● **RECORDS FOR THIS TASK**:
★ ★ ★ ★ ★ ★ ★

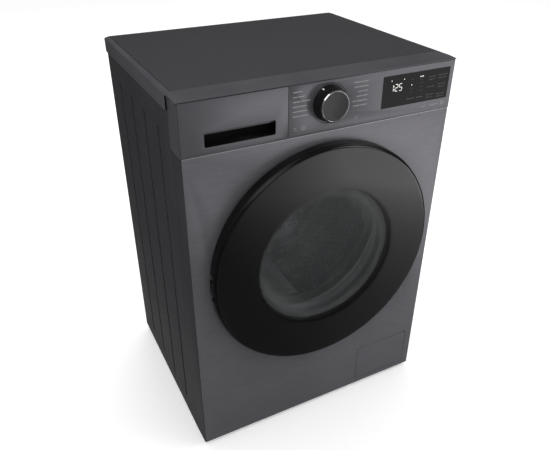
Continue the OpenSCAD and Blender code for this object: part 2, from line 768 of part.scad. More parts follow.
module foot_locknuts() {
    color("silver") for (f = foot_at) translate([f[0], fy(f[1]), ground_gap - 3.7]) difference() {
        cylinder(r = 10, h = 3.6, $fn = 6);
        translate([0, 0, -1]) cylinder(r = stud_r + 0.3, h = 6);
    }
}

module screw_head(x, z, d) {
    difference() {
        bar(x, z, d, d + 2, 4.5);
        block([x - 3, d + 1.2, z - 0.6], [x + 3, d + 3, z + 0.6]);
        block([x - 0.6, d + 1.2, z - 3], [x + 0.6, d + 3, z + 3]);
    }
}

module cabinet_screws() {
    color("silver") {
        for (i = [0:7]) screw_head(179 * cos(i * 45 + 22.5), axis_z + 179 * sin(i * 45 + 22.5), rear_d + 1.4);
        for (s = [-1, 1], z = [70, 420, 790]) screw_head(s * 278, z, rear_d + 0.05);
        for (s = [-1, 1]) screw_head(s * 60, 800, rear_d + 0.05);
    }
}

// ---------------------------------------------------------------- drum

module drum_shell() {
    mid = drum_r - 0.6;
    color("#c4c4c8")
        turned(ribbon([[167, 88], [167, 78], [mid - 8, 78], [mid, 86], [mid, 374]], sheet));
}

module drum_back() {
    color("#c4c4c8")
        turned(ribbon([[drum_r, 376.2], [190, 376.2], [178, 371], [84, 371], [72, 376.2],
            [0, 376.2]], sheet));
}

module drum_lifters() {
    // hollow ridges on the drum's wall, one every third of a turn
    color("#dcdce0") for (a = [90, 210, 330]) rotate_at_axis(-a + 90) difference() {
        translate([0, fy(352), axis_z]) rotate([90, 0, 0]) linear_extrude(246)
            polygon([[-30, -231.2], [30, -231.2], [12, -192], [7, -188], [-7, -188], [-12, -192]]);
        translate([0, fy(350), axis_z]) rotate([90, 0, 0]) linear_extrude(242)
            polygon([[-26, -232], [26, -232], [9, -195], [-9, -195]]);
    }
}

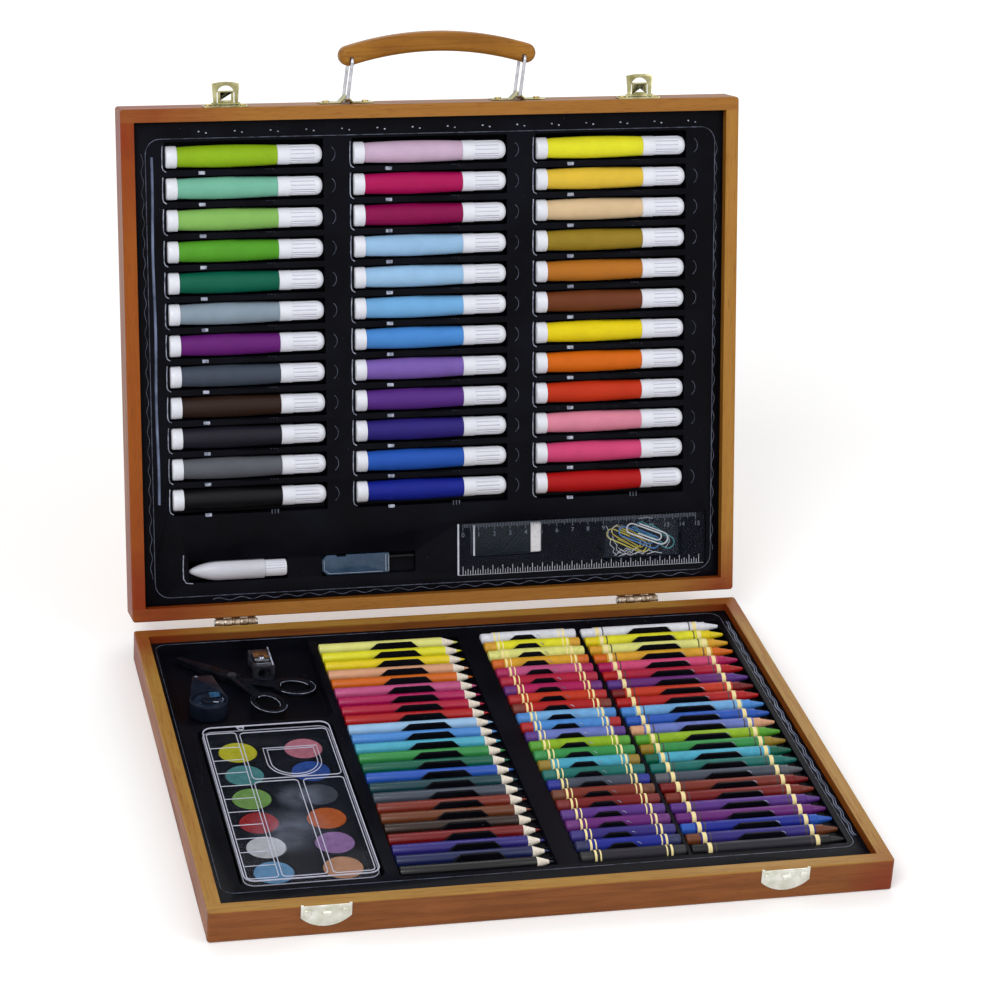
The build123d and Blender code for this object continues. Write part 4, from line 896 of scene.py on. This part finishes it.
def wrapped(kind, body, stick_node, wrap_node, stick_outline, paints, ends, finishes):
    """Sticks of wax in their paper wrappers, one in each row."""
    low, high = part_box(wrap_node)
    stick_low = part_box(stick_node)[0]
    level = (low.z + high.z) / 2
    radius = (high.z - low.z) / 2
    length = high.x - low.x
    stick = turned(f"{kind}_stick", stick_outline, 20)
    sticks = repeat(f"{kind}_wax", stick, along_rows(stick_low.x, level), ends)
    hand_over(sticks, body, f"{kind}_stick", finishes[0], stick_node)
    sheet = 0.4 * mm
    wrapper = turned(f"{kind}_wrapper", [
        (0, radius - sheet), (0.02 * mm, radius - 0.06 * mm), (0.2 * mm, radius), (length * 0.25, radius),
        (length * 0.5, radius), (length * 0.75, radius), (length - 0.2 * mm, radius),
        (length - 0.02 * mm, radius - 0.06 * mm), (length, radius - sheet),
    ], 24)
    measure_along(wrapper, length)
    wrappers = repeat(f"{kind}_paper", wrapper, along_rows(low.x, level), paints)
    hand_over(wrappers, body, f"{kind}_paper", finishes[1], wrap_node)


def pastels_and_crayons():
    pastel_length = 60 * mm
    pastel_radius = 3.66 * mm
    wrapped("pastel", "pastels", "pastel_sticks", "pastel_wrappers", [
        (0, pastel_radius - 0.8 * mm), (0.3 * mm, pastel_radius - 0.25 * mm), (0.9 * mm, pastel_radius),
        (pastel_length - 0.9 * mm, pastel_radius), (pastel_length - 0.3 * mm, pastel_radius - 0.25 * mm),
        (pastel_length, pastel_radius - 0.8 * mm),
    ], PASTEL_PAINTS, PASTEL_ENDS, ("stick", "pastel_paper"))
    crayon_length = 88.5 * mm
    crayon_radius = 3.36 * mm
    tip = 9 * mm
    wrapped("crayon", "crayons", "crayon_sticks", "crayon_wrappers", [
        (0, crayon_radius - 0.6 * mm), (0.3 * mm, crayon_radius - 0.2 * mm), (0.8 * mm, crayon_radius),
        (crayon_length - tip, crayon_radius), (crayon_length - tip * 0.94, crayon_radius * 0.82),
        (crayon_length - 0.5 * mm, 1.15 * mm), (crayon_length, 0.8 * mm),
    ], CRAYON_PAINTS, CRAYON_ENDS, ("wax", "crayon_paper"))


# Markers of the lid

def marker_places():
    return [at(x, y, marker_level) for x in marker_starts for y in marker_rows]


def markers():
    plug = turned("marker_plug", [
        (0, plug_radius - 1.2 * mm), (0.25 * mm, plug_radius - 0.45 * mm), (0.9 * mm, plug_radius),
        (plug_length - 0.3 * mm, plug_radius), (plug_length, plug_radius - 0.2 * mm),
    ])
    tint(plug, "white")
    plugs = repeat("marker_plugs_moulded", plug, marker_places())
    hand_over(plugs, "markers", "marker_white", "white_plastic", "marker_plugs", place=LID)
    waist = 5.85 * mm
    swell = marker_radius - waist
    steps = 12
    outline = [(plug_length, waist - 0.15 * mm)]
    for step in range(steps + 1):
        share = step / steps
        x = plug_length + 0.1 * mm + (barrel_length - 0.2 * mm) * share
        outline.append((x, waist + swell * math.sin(math.pi * share) ** 0.8 * 0.99))
    outline.append((plug_length + barrel_length, waist - 0.15 * mm))
    barrel = turned("marker_barrel", outline, 36, 50)
    inks = [ink for column in MARKER_INKS for ink in column]
    barrels = repeat("marker_barrels_moulded", barrel, marker_places(), inks)
    hand_over(barrels, "markers", "marker_barrel", "ink_barrel", "marker_barrels", place=LID)
    caps = repeat("marker_caps_ribbed", ribbed_cap(), marker_places())
    hand_over(caps, "markers", "marker_white", "white_plastic", "marker_caps", place=LID)


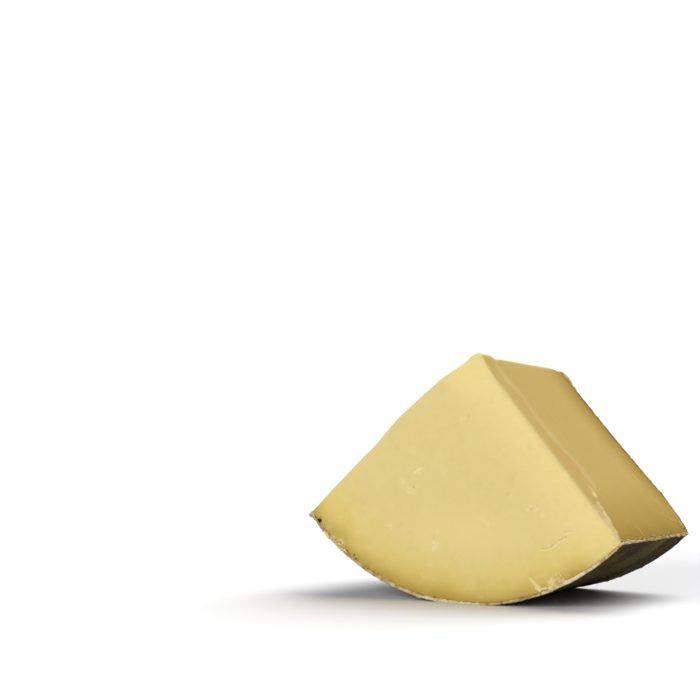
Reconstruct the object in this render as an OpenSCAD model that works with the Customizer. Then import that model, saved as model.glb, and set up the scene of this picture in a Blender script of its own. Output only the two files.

★ ★ ★ ★ ★ ★ ★

● **EXERCISE BRIEF**:
Using the data above, repeat every line exactly.

● **WRITTEN SOLUTION**:
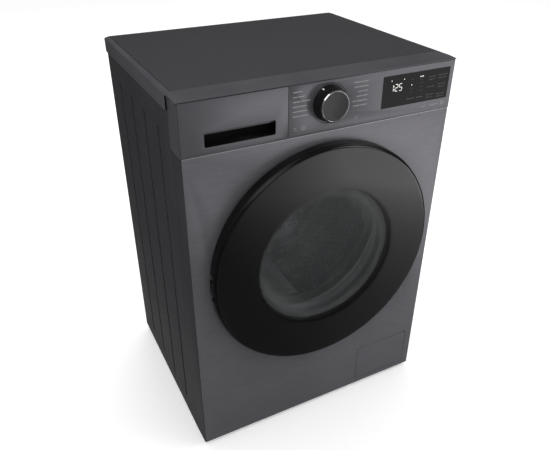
Continue the OpenSCAD and Blender code for this object: part 2, from line 768 of part.scad. More parts follow.
module foot_locknuts() {
    color("silver") for (f = foot_at) translate([f[0], fy(f[1]), ground_gap - 3.7]) difference() {
        cylinder(r = 10, h = 3.6, $fn = 6);
        translate([0, 0, -1]) cylinder(r = stud_r + 0.3, h = 6);
    }
}

module screw_head(x, z, d) {
    difference() {
        bar(x, z, d, d + 2, 4.5);
        block([x - 3, d + 1.2, z - 0.6], [x + 3, d + 3, z + 0.6]);
        block([x - 0.6, d + 1.2, z - 3], [x + 0.6, d + 3, z + 3]);
    }
}

module cabinet_screws() {
    color("silver") {
        for (i = [0:7]) screw_head(179 * cos(i * 45 + 22.5), axis_z + 179 * sin(i * 45 + 22.5), rear_d + 1.4);
        for (s = [-1, 1], z = [70, 420, 790]) screw_head(s * 278, z, rear_d + 0.05);
        for (s = [-1, 1]) screw_head(s * 60, 800, rear_d + 0.05);
    }
}

// ---------------------------------------------------------------- drum

module drum_shell() {
    mid = drum_r - 0.6;
    color("#c4c4c8")
        turned(ribbon([[167, 88], [167, 78], [mid - 8, 78], [mid, 86], [mid, 374]], sheet));
}

module drum_back() {
    color("#c4c4c8")
        turned(ribbon([[drum_r, 376.2], [190, 376.2], [178, 371], [84, 371], [72, 376.2],
            [0, 376.2]], sheet));
}

module drum_lifters() {
    // hollow ridges on the drum's wall, one every third of a turn
    color("#dcdce0") for (a = [90, 210, 330]) rotate_at_axis(-a + 90) difference() {
        translate([0, fy(352), axis_z]) rotate([90, 0, 0]) linear_extrude(246)
            polygon([[-30, -231.2], [30, -231.2], [12, -192], [7, -188], [-7, -188], [-12, -192]]);
        translate([0, fy(350), axis_z]) rotate([90, 0, 0]) linear_extrude(242)
            polygon([[-26, -232], [26, -232], [9, -195], [-9, -195]]);
    }
}

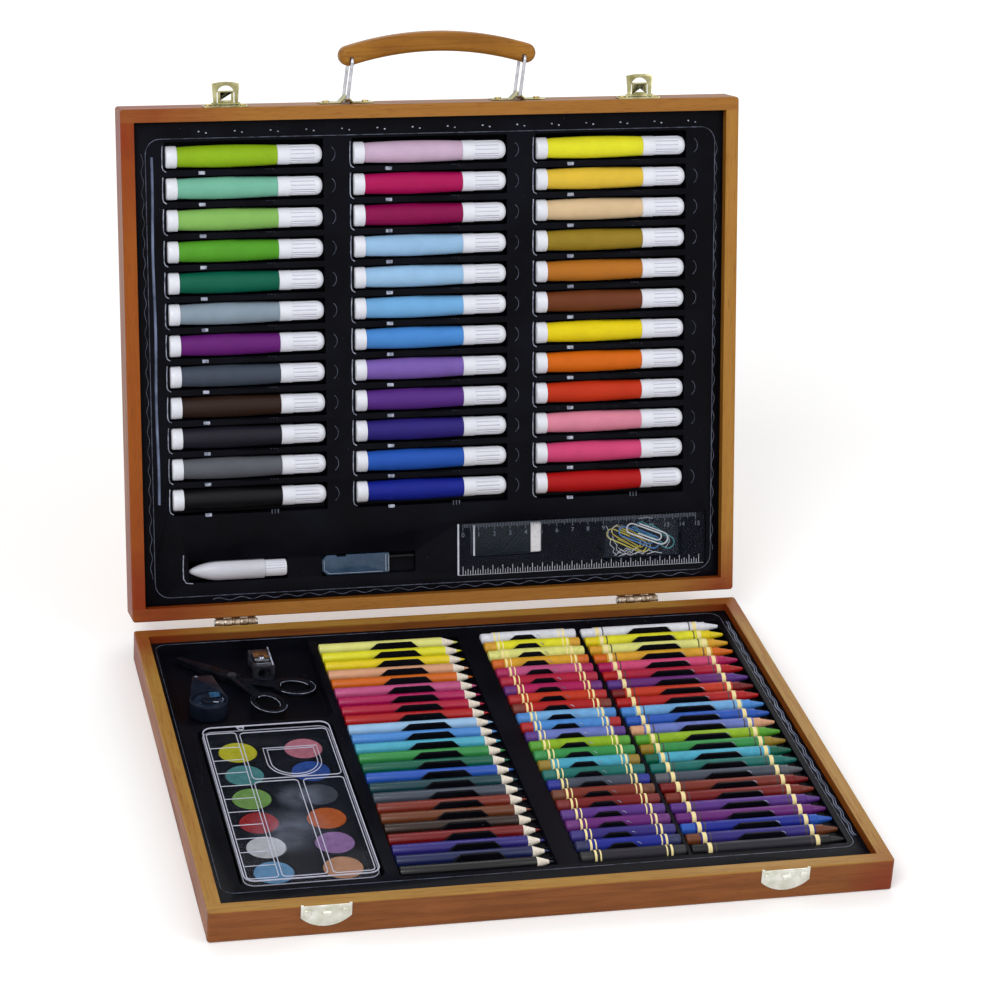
The build123d and Blender code for this object continues. Write part 4, from line 896 of scene.py on. This part finishes it.
def wrapped(kind, body, stick_node, wrap_node, stick_outline, paints, ends, finishes):
    """Sticks of wax in their paper wrappers, one in each row."""
    low, high = part_box(wrap_node)
    stick_low = part_box(stick_node)[0]
    level = (low.z + high.z) / 2
    radius = (high.z - low.z) / 2
    length = high.x - low.x
    stick = turned(f"{kind}_stick", stick_outline, 20)
    sticks = repeat(f"{kind}_wax", stick, along_rows(stick_low.x, level), ends)
    hand_over(sticks, body, f"{kind}_stick", finishes[0], stick_node)
    sheet = 0.4 * mm
    wrapper = turned(f"{kind}_wrapper", [
        (0, radius - sheet), (0.02 * mm, radius - 0.06 * mm), (0.2 * mm, radius), (length * 0.25, radius),
        (length * 0.5, radius), (length * 0.75, radius), (length - 0.2 * mm, radius),
        (length - 0.02 * mm, radius - 0.06 * mm), (length, radius - sheet),
    ], 24)
    measure_along(wrapper, length)
    wrappers = repeat(f"{kind}_paper", wrapper, along_rows(low.x, level), paints)
    hand_over(wrappers, body, f"{kind}_paper", finishes[1], wrap_node)


def pastels_and_crayons():
    pastel_length = 60 * mm
    pastel_radius = 3.66 * mm
    wrapped("pastel", "pastels", "pastel_sticks", "pastel_wrappers", [
        (0, pastel_radius - 0.8 * mm), (0.3 * mm, pastel_radius - 0.25 * mm), (0.9 * mm, pastel_radius),
        (pastel_length - 0.9 * mm, pastel_radius), (pastel_length - 0.3 * mm, pastel_radius - 0.25 * mm),
        (pastel_length, pastel_radius - 0.8 * mm),
    ], PASTEL_PAINTS, PASTEL_ENDS, ("stick", "pastel_paper"))
    crayon_length = 88.5 * mm
    crayon_radius = 3.36 * mm
    tip = 9 * mm
    wrapped("crayon", "crayons", "crayon_sticks", "crayon_wrappers", [
        (0, crayon_radius - 0.6 * mm), (0.3 * mm, crayon_radius - 0.2 * mm), (0.8 * mm, crayon_radius),
        (crayon_length - tip, crayon_radius), (crayon_length - tip * 0.94, crayon_radius * 0.82),
        (crayon_length - 0.5 * mm, 1.15 * mm), (crayon_length, 0.8 * mm),
    ], CRAYON_PAINTS, CRAYON_ENDS, ("wax", "crayon_paper"))


# Markers of the lid

def marker_places():
    return [at(x, y, marker_level) for x in marker_starts for y in marker_rows]


def markers():
    plug = turned("marker_plug", [
        (0, plug_radius - 1.2 * mm), (0.25 * mm, plug_radius - 0.45 * mm), (0.9 * mm, plug_radius),
        (plug_length - 0.3 * mm, plug_radius), (plug_length, plug_radius - 0.2 * mm),
    ])
    tint(plug, "white")
    plugs = repeat("marker_plugs_moulded", plug, marker_places())
    hand_over(plugs, "markers", "marker_white", "white_plastic", "marker_plugs", place=LID)
    waist = 5.85 * mm
    swell = marker_radius - waist
    steps = 12
    outline = [(plug_length, waist - 0.15 * mm)]
    for step in range(steps + 1):
        share = step / steps
        x = plug_length + 0.1 * mm + (barrel_length - 0.2 * mm) * share
        outline.append((x, waist + swell * math.sin(math.pi * share) ** 0.8 * 0.99))
    outline.append((plug_length + barrel_length, waist - 0.15 * mm))
    barrel = turned("marker_barrel", outline, 36, 50)
    inks = [ink for column in MARKER_INKS for ink in column]
    barrels = repeat("marker_barrels_moulded", barrel, marker_places(), inks)
    hand_over(barrels, "markers", "marker_barrel", "ink_barrel", "marker_barrels", place=LID)
    caps = repeat("marker_caps_ribbed", ribbed_cap(), marker_places())
    hand_over(caps, "markers", "marker_white", "white_plastic", "marker_caps", place=LID)


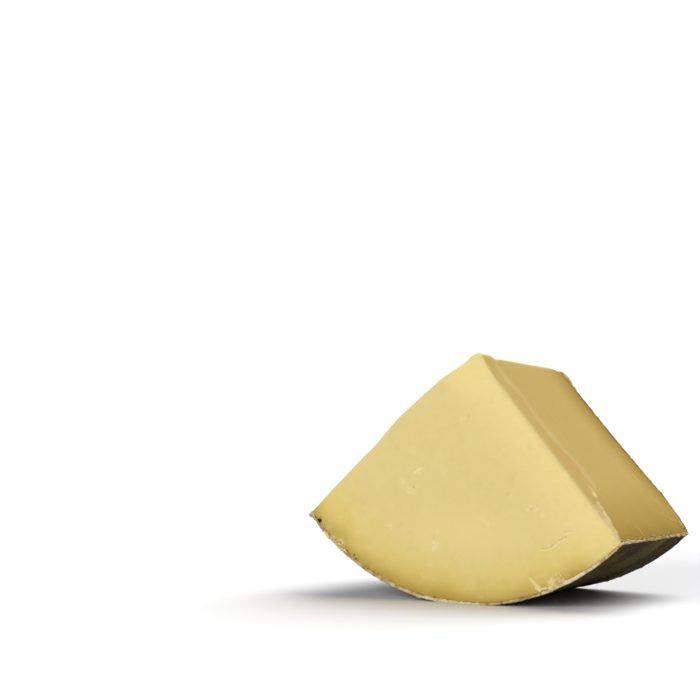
Reconstruct the object in this render as an OpenSCAD model that works with the Customizer. Then import that model, saved as model.glb, and set up the scene of this picture in a Blender script of its own. Output only the two files.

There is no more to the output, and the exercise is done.